__Task to carry out__. Copy out each line of the material below with no changes.

__Given information__.

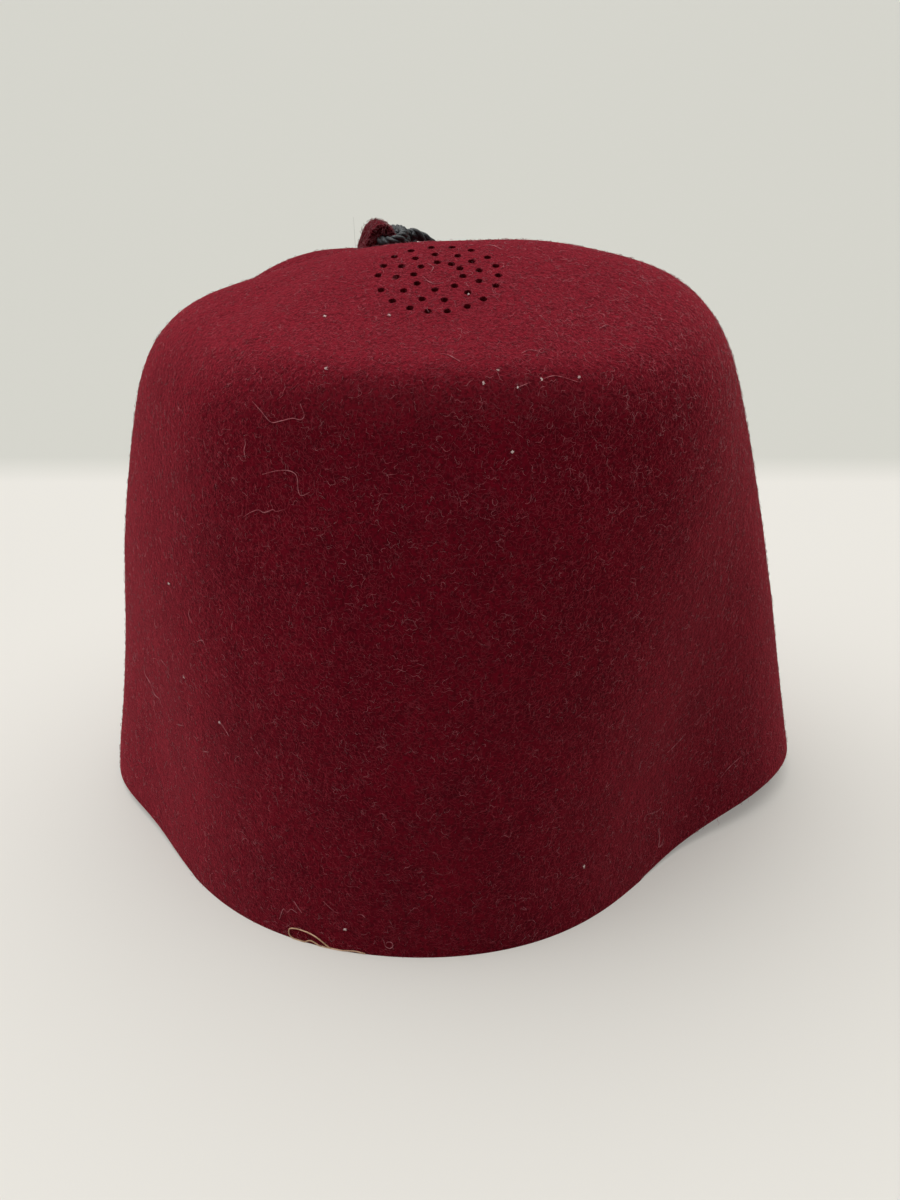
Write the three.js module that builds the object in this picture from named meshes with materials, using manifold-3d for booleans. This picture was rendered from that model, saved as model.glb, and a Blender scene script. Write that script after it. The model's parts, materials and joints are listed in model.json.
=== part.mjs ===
// A tall wool-felt fez with a black silk tassel, lying rim-down on a table.
// The cap is one piece of blocked felt with punched vents in the crown; a felt
// loop stands on the crown, and the tassel's cord is hitched through it.
// Millimetres, +Z up, the wearer's front towards -Y. Azimuths are in degrees
// from +X towards +Y, so -90 is the front and 90 the back.

import * as THREE from 'three';
import { ParametricGeometry } from 'three/addons/geometries/ParametricGeometry.js';
import { mergeVertices } from 'three/addons/utils/BufferGeometryUtils.js';
import Module from 'manifold-3d';

// ---- driving dimensions -------------------------------------------------

const FELT_THICKNESS = 2.5;
const GAP = 0.3; // clearance between touching pieces
const SUMMIT_HEIGHT = 148.3;

// Where the axis that the sections are measured from stands, with the origin
// on the table under the middle of the cap's length and width.
const AXIS = { x: -0.85, y: -2.75 };

// Mesh of the cap: steps round the head, and rows up each part of the profile.
const STEPS_ROUND = 64;
const WALL_ROWS = 13;
const SHOULDER_ROWS = 5;
const CROWN_ROWS = 7;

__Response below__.
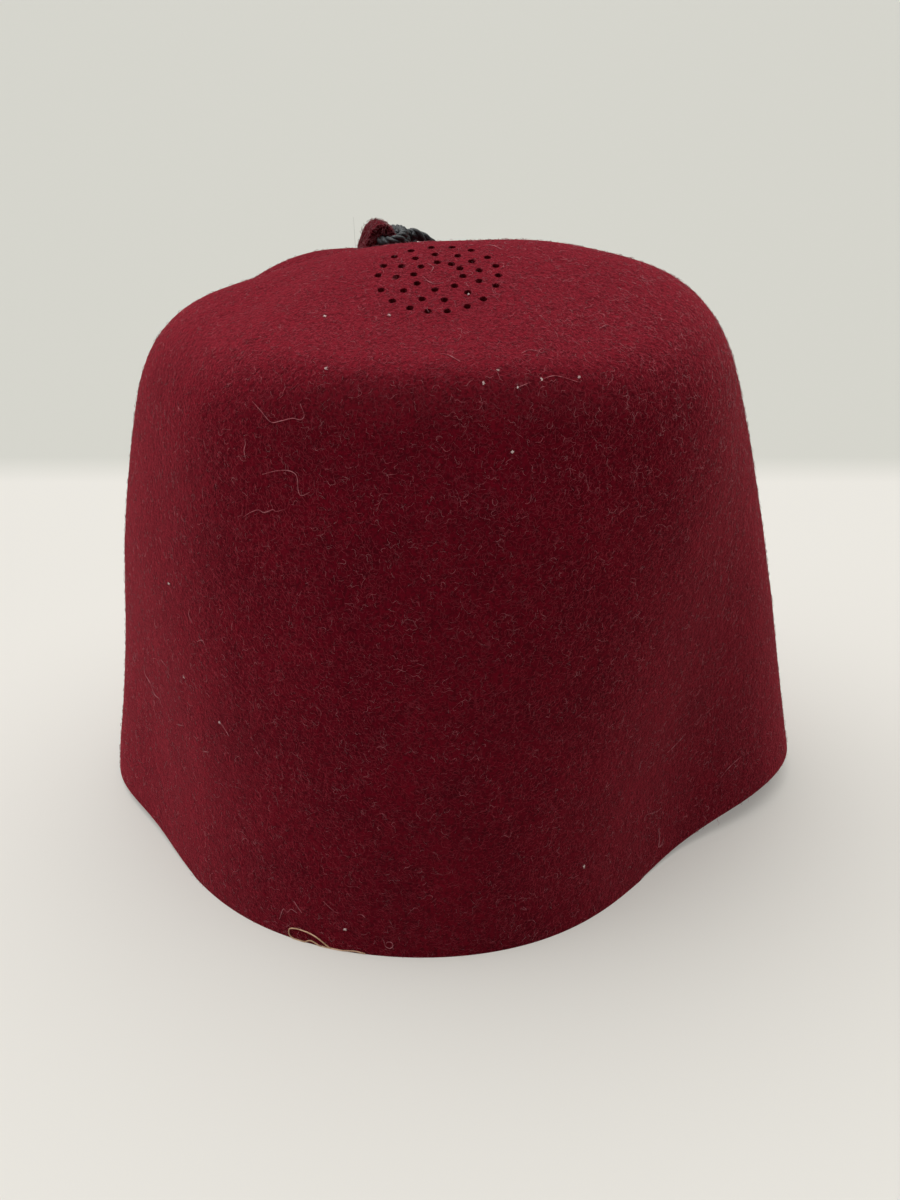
Write the three.js module that builds the object in this picture from named meshes with materials, using manifold-3d for booleans. This picture was rendered from that model, saved as model.glb, and a Blender scene script. Write that script after it. The model's parts, materials and joints are listed in model.json.
=== part.mjs ===
// A tall wool-felt fez with a black silk tassel, lying rim-down on a table.
// The cap is one piece of blocked felt with punched vents in the crown; a felt
// loop stands on the crown, and the tassel's cord is hitched through it.
// Millimetres, +Z up, the wearer's front towards -Y. Azimuths are in degrees
// from +X towards +Y, so -90 is the front and 90 the back.

import * as THREE from 'three';
import { ParametricGeometry } from 'three/addons/geometries/ParametricGeometry.js';
import { mergeVertices } from 'three/addons/utils/BufferGeometryUtils.js';
import Module from 'manifold-3d';

// ---- driving dimensions -------------------------------------------------

const FELT_THICKNESS = 2.5;
const GAP = 0.3; // clearance between touching pieces
const SUMMIT_HEIGHT = 148.3;

// Where the axis that the sections are measured from stands, with the origin
// on the table under the middle of the cap's length and width.
const AXIS = { x: -0.85, y: -2.75 };

// Mesh of the cap: steps round the head, and rows up each part of the profile.
const STEPS_ROUND = 64;
const WALL_ROWS = 13;
const SHOULDER_ROWS = 5;
const CROWN_ROWS = 7;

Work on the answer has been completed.